▸ **WORK INSTRUCTIONS**
Find every line in the records below that holds the word "slide", and copy each one.
═════ RECORD LIST ═════
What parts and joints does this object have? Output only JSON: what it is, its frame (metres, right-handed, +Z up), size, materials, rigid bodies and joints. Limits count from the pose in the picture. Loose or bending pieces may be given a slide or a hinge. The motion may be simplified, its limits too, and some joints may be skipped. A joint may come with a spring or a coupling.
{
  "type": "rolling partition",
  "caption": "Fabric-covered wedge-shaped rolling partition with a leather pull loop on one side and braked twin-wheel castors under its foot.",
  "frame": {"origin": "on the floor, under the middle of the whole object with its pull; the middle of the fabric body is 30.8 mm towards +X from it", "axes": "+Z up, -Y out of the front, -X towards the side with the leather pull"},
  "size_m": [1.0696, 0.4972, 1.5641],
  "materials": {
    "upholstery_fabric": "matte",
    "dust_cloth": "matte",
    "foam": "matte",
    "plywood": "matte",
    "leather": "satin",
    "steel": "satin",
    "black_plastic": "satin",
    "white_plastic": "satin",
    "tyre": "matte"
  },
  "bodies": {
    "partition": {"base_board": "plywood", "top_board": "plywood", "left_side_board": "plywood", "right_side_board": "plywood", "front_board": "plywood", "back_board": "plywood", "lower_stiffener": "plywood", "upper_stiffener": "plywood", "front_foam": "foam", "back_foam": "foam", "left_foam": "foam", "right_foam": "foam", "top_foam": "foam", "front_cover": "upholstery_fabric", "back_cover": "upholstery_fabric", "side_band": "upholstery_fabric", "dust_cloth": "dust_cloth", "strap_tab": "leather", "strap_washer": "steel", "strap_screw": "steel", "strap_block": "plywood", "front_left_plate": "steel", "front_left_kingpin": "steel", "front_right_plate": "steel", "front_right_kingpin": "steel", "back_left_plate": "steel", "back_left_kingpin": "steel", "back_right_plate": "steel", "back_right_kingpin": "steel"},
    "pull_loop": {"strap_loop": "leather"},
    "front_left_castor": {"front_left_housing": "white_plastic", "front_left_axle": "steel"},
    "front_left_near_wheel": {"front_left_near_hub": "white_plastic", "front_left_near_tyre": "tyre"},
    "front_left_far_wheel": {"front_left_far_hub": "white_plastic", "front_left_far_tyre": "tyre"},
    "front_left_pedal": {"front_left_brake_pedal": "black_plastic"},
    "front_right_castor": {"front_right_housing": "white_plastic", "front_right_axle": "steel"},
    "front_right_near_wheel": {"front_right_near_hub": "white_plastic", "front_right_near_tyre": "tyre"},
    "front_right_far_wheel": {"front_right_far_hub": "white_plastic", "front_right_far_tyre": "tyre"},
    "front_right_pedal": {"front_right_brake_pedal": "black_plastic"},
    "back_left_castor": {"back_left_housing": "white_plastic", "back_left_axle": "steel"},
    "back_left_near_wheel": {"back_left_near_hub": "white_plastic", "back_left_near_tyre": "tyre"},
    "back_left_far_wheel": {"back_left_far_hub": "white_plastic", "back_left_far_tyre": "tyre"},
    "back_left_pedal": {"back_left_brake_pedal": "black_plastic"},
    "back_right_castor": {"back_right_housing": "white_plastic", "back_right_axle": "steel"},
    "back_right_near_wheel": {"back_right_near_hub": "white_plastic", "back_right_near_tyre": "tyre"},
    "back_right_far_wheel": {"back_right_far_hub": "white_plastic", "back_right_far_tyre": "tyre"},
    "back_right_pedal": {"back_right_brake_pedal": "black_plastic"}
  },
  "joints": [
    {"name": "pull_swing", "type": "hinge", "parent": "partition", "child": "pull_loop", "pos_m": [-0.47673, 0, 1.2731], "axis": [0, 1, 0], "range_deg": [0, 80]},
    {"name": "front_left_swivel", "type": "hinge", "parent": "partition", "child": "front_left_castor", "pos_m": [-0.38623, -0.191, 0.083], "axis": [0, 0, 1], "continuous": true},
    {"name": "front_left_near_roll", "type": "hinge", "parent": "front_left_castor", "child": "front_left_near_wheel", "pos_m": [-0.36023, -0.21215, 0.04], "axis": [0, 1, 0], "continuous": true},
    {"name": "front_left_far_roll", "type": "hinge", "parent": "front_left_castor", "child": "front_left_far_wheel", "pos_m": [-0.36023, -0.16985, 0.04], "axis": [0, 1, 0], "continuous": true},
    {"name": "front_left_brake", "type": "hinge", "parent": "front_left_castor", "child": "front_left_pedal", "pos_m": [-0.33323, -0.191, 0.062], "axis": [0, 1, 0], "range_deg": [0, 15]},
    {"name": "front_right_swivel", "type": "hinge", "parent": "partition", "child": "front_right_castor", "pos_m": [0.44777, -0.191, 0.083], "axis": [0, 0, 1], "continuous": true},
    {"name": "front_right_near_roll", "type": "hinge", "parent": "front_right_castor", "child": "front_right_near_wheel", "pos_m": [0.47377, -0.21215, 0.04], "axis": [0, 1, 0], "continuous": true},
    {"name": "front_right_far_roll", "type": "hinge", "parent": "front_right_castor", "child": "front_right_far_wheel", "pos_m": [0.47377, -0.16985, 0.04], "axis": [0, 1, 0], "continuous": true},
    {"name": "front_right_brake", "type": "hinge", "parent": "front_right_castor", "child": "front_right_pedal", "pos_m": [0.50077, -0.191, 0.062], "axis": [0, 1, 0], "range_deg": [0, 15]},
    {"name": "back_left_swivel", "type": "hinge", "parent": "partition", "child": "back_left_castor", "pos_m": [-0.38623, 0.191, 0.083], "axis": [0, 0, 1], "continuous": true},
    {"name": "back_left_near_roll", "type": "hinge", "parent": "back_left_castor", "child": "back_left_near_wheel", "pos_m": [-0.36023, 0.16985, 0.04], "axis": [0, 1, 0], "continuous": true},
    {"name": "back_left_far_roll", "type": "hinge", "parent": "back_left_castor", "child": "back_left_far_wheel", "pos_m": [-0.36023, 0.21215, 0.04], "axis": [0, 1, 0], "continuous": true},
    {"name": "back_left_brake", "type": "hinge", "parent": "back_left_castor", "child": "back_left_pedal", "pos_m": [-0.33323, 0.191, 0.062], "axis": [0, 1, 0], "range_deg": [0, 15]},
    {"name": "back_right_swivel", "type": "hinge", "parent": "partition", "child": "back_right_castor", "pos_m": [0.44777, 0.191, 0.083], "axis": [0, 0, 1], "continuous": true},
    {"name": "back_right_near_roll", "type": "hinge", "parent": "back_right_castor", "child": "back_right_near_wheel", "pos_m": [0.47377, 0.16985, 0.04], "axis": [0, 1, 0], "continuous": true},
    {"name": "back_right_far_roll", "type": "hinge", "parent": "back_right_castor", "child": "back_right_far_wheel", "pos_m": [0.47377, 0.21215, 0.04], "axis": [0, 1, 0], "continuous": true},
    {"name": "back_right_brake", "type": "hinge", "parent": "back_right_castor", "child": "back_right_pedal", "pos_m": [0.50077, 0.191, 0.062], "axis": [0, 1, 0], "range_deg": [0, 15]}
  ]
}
═════
═════ RECORD LIST ═════
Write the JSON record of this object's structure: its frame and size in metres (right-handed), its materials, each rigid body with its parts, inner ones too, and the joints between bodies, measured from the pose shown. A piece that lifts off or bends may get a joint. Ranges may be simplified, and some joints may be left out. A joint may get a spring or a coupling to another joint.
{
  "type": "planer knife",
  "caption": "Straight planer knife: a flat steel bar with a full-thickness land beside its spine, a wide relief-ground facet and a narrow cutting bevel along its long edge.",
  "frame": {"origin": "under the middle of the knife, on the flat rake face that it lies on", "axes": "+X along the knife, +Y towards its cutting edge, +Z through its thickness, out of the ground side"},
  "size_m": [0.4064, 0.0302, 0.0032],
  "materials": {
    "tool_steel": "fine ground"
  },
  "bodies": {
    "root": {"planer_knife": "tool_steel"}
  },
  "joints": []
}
═════
═════ RECORD LIST ═════
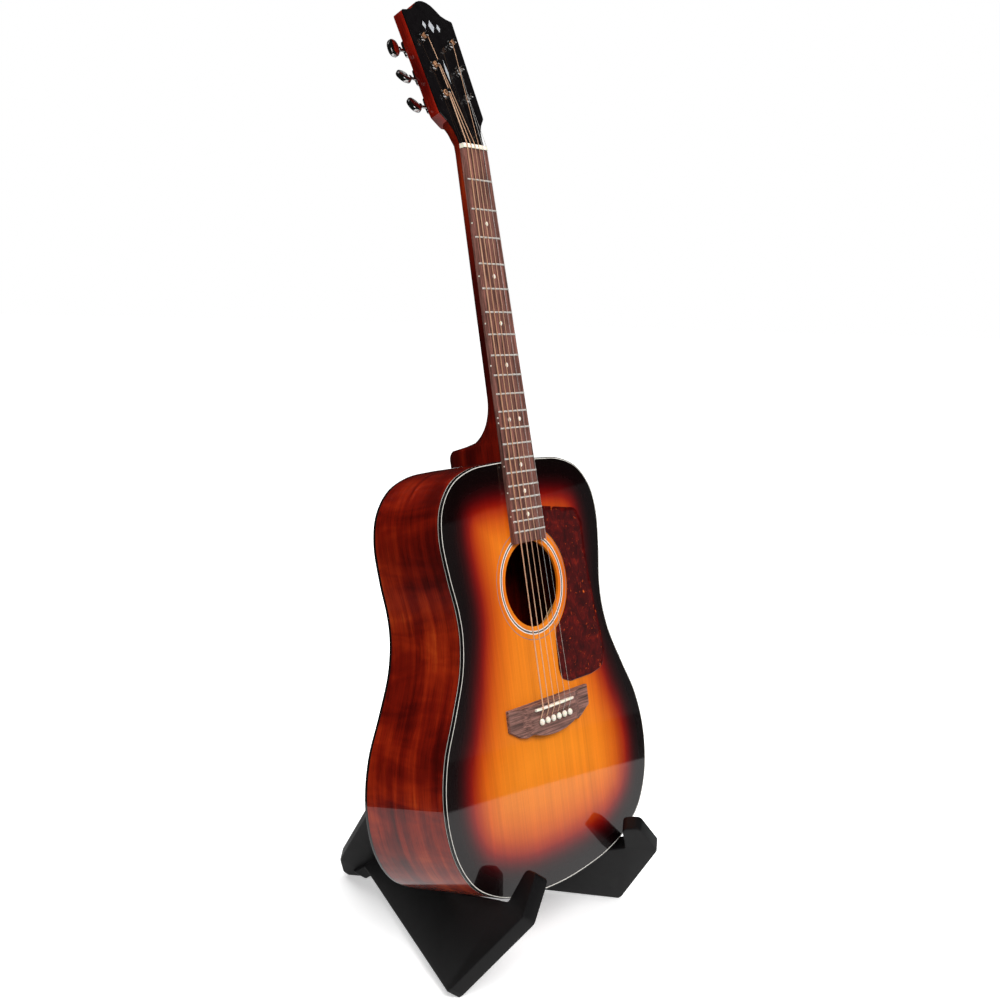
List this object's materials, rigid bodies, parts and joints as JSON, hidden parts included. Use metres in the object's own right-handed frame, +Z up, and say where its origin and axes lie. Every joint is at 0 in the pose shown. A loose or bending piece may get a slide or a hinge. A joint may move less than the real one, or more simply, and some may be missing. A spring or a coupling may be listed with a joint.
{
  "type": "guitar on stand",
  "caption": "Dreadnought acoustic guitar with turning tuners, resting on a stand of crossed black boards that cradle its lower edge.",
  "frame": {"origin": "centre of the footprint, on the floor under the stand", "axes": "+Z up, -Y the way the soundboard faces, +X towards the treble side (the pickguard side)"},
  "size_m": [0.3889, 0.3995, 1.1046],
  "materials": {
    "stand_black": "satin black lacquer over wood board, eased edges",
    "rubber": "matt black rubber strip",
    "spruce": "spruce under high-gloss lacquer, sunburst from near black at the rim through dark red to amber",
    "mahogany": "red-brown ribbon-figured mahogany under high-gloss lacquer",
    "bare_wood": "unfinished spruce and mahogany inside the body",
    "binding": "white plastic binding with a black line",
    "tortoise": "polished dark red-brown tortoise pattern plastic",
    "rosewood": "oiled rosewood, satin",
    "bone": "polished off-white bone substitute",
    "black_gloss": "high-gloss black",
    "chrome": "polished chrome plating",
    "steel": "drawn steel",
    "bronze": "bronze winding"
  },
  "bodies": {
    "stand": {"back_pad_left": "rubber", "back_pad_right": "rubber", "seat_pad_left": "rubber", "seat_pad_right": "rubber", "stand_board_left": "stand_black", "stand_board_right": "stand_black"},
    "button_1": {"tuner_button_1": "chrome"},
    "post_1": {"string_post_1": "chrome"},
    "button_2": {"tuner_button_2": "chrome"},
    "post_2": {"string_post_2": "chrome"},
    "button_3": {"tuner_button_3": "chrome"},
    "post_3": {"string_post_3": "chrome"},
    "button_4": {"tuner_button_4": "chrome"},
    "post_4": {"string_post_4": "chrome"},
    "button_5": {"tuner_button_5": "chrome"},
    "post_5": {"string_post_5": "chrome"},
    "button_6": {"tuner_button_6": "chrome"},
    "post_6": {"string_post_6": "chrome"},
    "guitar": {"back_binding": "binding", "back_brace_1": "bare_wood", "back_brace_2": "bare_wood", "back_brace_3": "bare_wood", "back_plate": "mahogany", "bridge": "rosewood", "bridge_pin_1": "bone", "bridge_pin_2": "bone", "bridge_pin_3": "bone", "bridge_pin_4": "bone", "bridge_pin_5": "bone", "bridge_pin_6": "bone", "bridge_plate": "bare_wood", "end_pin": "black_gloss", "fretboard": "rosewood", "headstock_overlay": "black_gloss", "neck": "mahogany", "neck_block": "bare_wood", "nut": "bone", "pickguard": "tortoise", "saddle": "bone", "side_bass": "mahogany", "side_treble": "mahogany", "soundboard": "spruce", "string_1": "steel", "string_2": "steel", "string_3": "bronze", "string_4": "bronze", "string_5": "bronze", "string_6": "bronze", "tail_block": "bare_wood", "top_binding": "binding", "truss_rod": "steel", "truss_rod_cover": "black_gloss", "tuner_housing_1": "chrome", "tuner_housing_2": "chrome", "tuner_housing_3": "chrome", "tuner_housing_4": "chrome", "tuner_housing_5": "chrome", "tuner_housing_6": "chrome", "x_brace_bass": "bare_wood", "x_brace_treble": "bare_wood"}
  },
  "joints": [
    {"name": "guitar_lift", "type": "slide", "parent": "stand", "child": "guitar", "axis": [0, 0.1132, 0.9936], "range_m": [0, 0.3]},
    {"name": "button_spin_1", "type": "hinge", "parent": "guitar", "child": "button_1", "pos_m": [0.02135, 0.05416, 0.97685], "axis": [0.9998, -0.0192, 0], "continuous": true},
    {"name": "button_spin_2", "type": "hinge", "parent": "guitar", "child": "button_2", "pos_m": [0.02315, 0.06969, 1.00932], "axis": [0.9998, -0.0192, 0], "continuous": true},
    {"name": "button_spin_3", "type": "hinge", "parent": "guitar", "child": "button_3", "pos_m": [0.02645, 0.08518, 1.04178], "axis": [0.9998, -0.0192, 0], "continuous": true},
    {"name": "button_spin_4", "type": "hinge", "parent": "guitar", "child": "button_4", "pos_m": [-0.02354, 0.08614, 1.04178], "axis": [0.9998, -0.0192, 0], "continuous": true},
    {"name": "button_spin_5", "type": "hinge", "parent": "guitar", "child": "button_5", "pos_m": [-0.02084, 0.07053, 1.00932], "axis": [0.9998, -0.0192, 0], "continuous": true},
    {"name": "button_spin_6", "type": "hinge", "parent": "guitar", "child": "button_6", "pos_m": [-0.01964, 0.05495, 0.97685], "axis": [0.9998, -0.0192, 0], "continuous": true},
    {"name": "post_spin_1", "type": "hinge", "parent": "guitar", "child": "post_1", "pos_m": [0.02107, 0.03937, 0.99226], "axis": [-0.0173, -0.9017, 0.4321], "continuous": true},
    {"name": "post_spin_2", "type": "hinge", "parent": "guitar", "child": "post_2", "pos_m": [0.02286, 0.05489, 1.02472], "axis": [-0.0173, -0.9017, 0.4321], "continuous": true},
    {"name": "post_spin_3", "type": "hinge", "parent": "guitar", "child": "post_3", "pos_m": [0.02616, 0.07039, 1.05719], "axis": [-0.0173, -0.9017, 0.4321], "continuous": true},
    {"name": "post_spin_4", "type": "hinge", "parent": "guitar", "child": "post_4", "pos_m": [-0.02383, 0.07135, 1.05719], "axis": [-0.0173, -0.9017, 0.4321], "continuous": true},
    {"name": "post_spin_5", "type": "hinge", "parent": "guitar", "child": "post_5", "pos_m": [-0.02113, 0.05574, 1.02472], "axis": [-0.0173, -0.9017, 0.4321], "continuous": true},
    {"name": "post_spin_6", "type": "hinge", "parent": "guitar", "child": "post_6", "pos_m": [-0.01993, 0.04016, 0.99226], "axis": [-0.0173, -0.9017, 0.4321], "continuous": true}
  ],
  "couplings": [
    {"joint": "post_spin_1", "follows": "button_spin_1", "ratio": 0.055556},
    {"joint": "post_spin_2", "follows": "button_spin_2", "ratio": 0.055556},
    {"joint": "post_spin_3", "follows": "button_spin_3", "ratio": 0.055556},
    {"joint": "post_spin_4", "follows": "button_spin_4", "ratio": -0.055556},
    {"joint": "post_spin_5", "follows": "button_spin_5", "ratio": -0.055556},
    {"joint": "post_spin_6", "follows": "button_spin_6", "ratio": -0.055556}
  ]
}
═════
▸ **SOLUTION TO THIS PROBLEM**
What parts and joints does this object have? Output only JSON: what it is, its frame (metres, right-handed, +Z up), size, materials, rigid bodies and joints. Limits count from the pose in the picture. Loose or bending pieces may be given a slide or a hinge. The motion may be simplified, its limits too, and some joints may be skipped. A joint may come with a spring or a coupling.
List this object's materials, rigid bodies, parts and joints as JSON, hidden parts included. Use metres in the object's own right-handed frame, +Z up, and say where its origin and axes lie. Every joint is at 0 in the pose shown. A loose or bending piece may get a slide or a hinge. A joint may move less than the real one, or more simply, and some may be missing. A spring or a coupling may be listed with a joint.
    {"name": "guitar_lift", "type": "slide", "parent": "stand", "child": "guitar", "axis": [0, 0.1132, 0.9936], "range_m": [0, 0.3]},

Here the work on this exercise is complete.